Movie Review: ‘Love, Rosie’

Greetings again from the darkness. More Romantic-Drama than Romantic-Comedy, the story spans 12 years – a necessary change of structure from the 45 year saga of Cecilia Ahern’s novel and source material “Where Rainbows End”. It’s a familiar theme of boy-girl friendship muddled by quasi-romantic interludes of frustration, confusion, missed signals, and misplaced pride.

Rosie (Lily Collins) and Alex (Sam Clafin) have been friends since they were 5 years old, and their bond means they discuss everything from Alex’s weird dreams to leaving England together. Well, everything except what they really think of each other. On Rosie’s 18th birthday, a poorly executed, drunken spin atop a barstool, leads to the proverbial fork in the romantic road … and off to the dance go Rosie and Alex with other partners. One cringe-inducing condom mishap later and Alex is headed off to school in the U.S., while Rosie stays behind to tend to other responsibilities.

In the mode of One Day, or Four Weddings and A Funeral, we track the separate lives of Rosie and Alex. Though connected mostly through texts, the next dozen years bring more than enough opportunity for these two to right a wrong, but predictably bad timing is always their worst enemy. The adapted screenplay from Juliette Towhidi (Calendar Girls) and the direction of Christian Ditter allow us to really understand Rosie and care for her, while the supermodel dalliances of Alex keep him at arm’s length.
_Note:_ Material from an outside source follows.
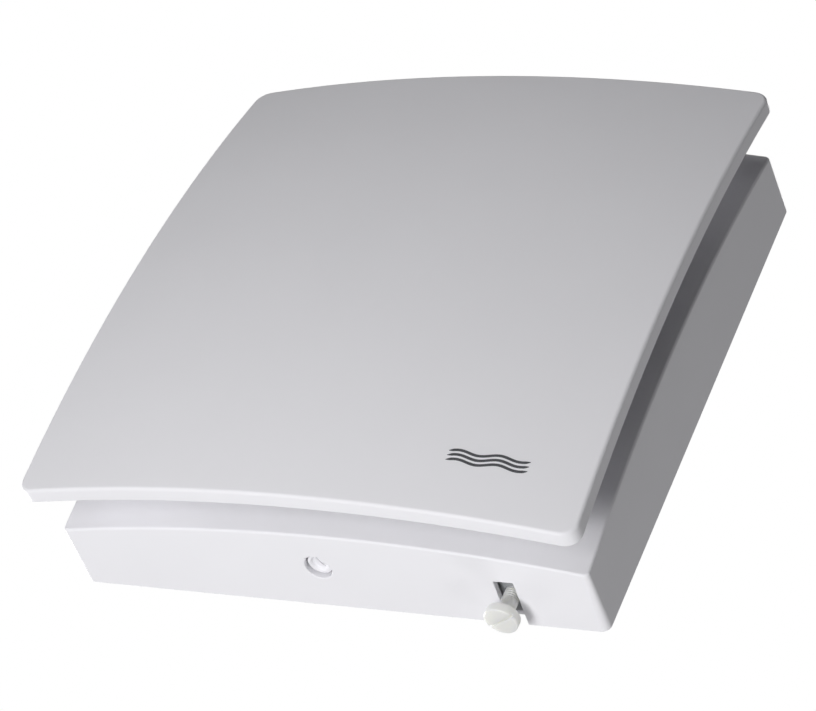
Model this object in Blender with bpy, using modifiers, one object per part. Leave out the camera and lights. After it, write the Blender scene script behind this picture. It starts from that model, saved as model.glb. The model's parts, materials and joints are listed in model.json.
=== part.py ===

The film’s best scenes and most interesting sequences are those centered on Rosie. Lily Collins (Phil’s daughter) really steps up her game here and shows some promise for things to come in her career. Most enjoyable are her scenes with the more streetwise Ruby (played by Jaime Winston, daughter of the very cool Ray). The film’s weakest moments involve the attempts at slapstick humor. The two worst: a scene involving handcuffs and a headboard and an elementary school; and another scene with the group awkwardly scurrying through an airport. Both seem out of place with the almost pensive nature of so many other moments in the film.

In an attempt to lighten the mood and ensure the viewers are on track, numerous songs are utilized and act almost as a narrator for the dramatic turns. Most of these are a bit overbearing rather than serving as a complement to the story. Despite the shortcomings, the message of friendship and dreams is one worth delivering … even if the presentation may be a bit cheesy except for the most hopeless of romantics amongst us.